Yaşamın şartlarına ters gibi görünse de, sanki her geçen yıl olarak ileriye mi?... Yoksa geriye mi? gidiyoruz eğitim de diye düşünmek geliyor içimden.
Her geçen yıl yaşamımız da biraz daha yalpalıyoruz, biraz daha uçuruma doğru yaklaşıyoruz.
Bir başka deyişle, her yıl bir önceki yıla arıyor, ”Biz böyle miydik” ya da “Ne oldu bize” diye soruyoruz kendi kendimize.
Oysa ki; sorunlarımız dünde vardı. Bu günde var. Yarın da olacak.
Önemli olan bu sorunların bilincin de olmak. Çağımızın, bilimin, toplumumuzun ve bireylerin gerçeklikleri doğrultusun da çözüm yolları aramak. Bulmak. Gerekli alt yapıları kurmak. Araç gereçleri hazırlamak. Kaynakları yaratmak.
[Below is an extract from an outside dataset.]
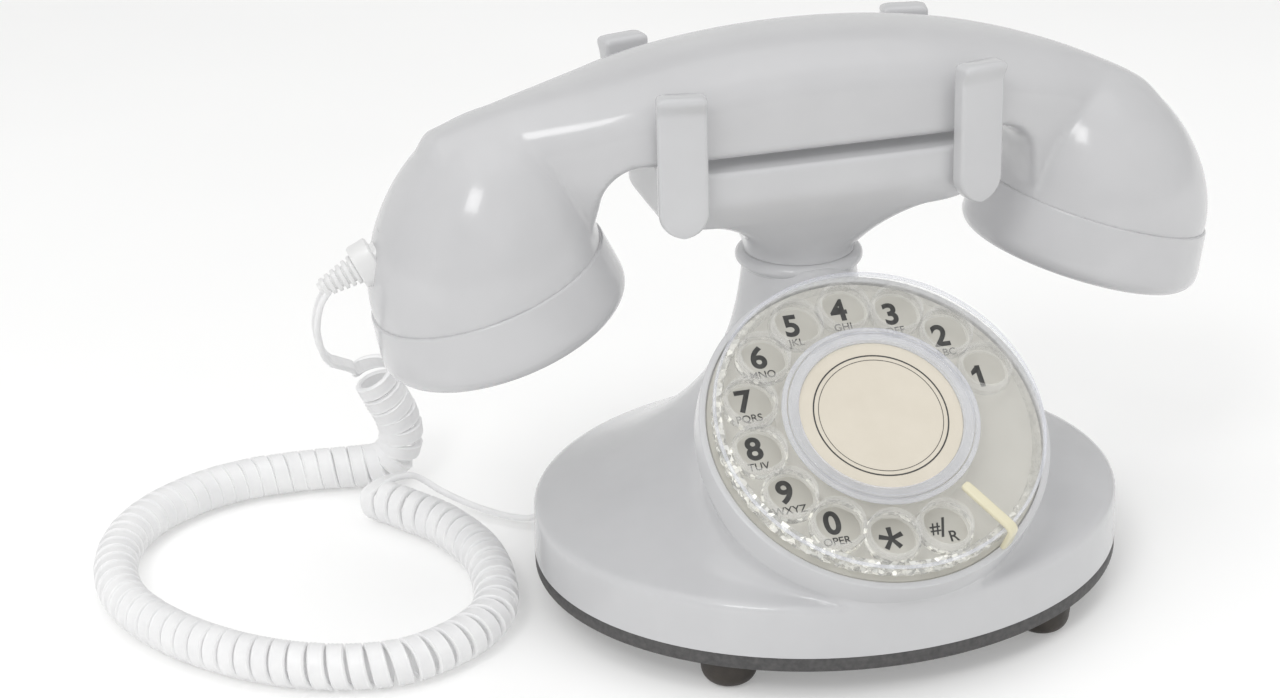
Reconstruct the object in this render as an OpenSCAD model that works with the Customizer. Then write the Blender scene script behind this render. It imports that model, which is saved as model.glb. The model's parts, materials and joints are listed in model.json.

Hiçbir zaman umuda yitirmeden yeni bir imeceyle, yeni bir programla yeni bir özgürlükle bunları dizgesel bir biçim de yaşama geçirmektir.
Her türlü yaptırımlarımızı, uygulamalarımızı, Etmelerimizi, olmalarımızı biçimlendiren eğitim anlayışımız;
Kendisinden bekleneni yerine getiremediği zaman,
İşlevini yitirmekte, hatta tam tersine bir işleve aracılık bile etmektedir.
Zamanımız da her gün her şey değiştiğine göre yeni bilgi ve beceriler yaşantımızın parçası olmaktadır.
Okullarımız da alınan eğitimle;
Başlangıçta iyi ya da yeterliymiş gibi görünse de, eğitimimiz süreç içinde etkisini yitirmekte sınavlar yoluyla gerçek sistemine ulaşamamaktadır.
Eğitimimiz yenilenmediği, çağdaş gelişmelere ayak uyduramadığı ve beslenmediği sürece zaman kavramı için de işlevini yitirmektedir.
Bu nedenle;
Eğitim öğretim süreçlerinin temel yönlendiricisi olan ÖĞRETMENLİK mesleği sürekli değer kaybetmekte, bu amaçla yeni bir eğitim öğretim yapılanması, yeni bir öğretmen yetiştirme anlayışı bugün kaçınılmaz olduğu görülmektedir.
Her şeyden önce, eğitim öğretim politikamız ve felsefemiz, cumhuriyetimizin ve çağımızın gerçeklerinden uzaklaştırılmış, geri bırakılmıştır.
Sorunlarımız da bilimsel çözümler yerine, DİZGESİZLİK, BİLİM DIŞILIK, PLANSIZLIK ve GÜNÜBİRLİK kararlar öne çıkarılmakta, zaman zaman yapılan değişimlerle de yönetenlerin bireysel ya da küresel görüşleri belirleyici olmaktadır.
Bölgesel gelişmişlik, ya da gelişmemişlik durumuna bağlı olarak, olanak eşitliği ilkesi her geçen gün biraz daha bozulmakta, eğitim de dengesizlikler yaratılmaktadır.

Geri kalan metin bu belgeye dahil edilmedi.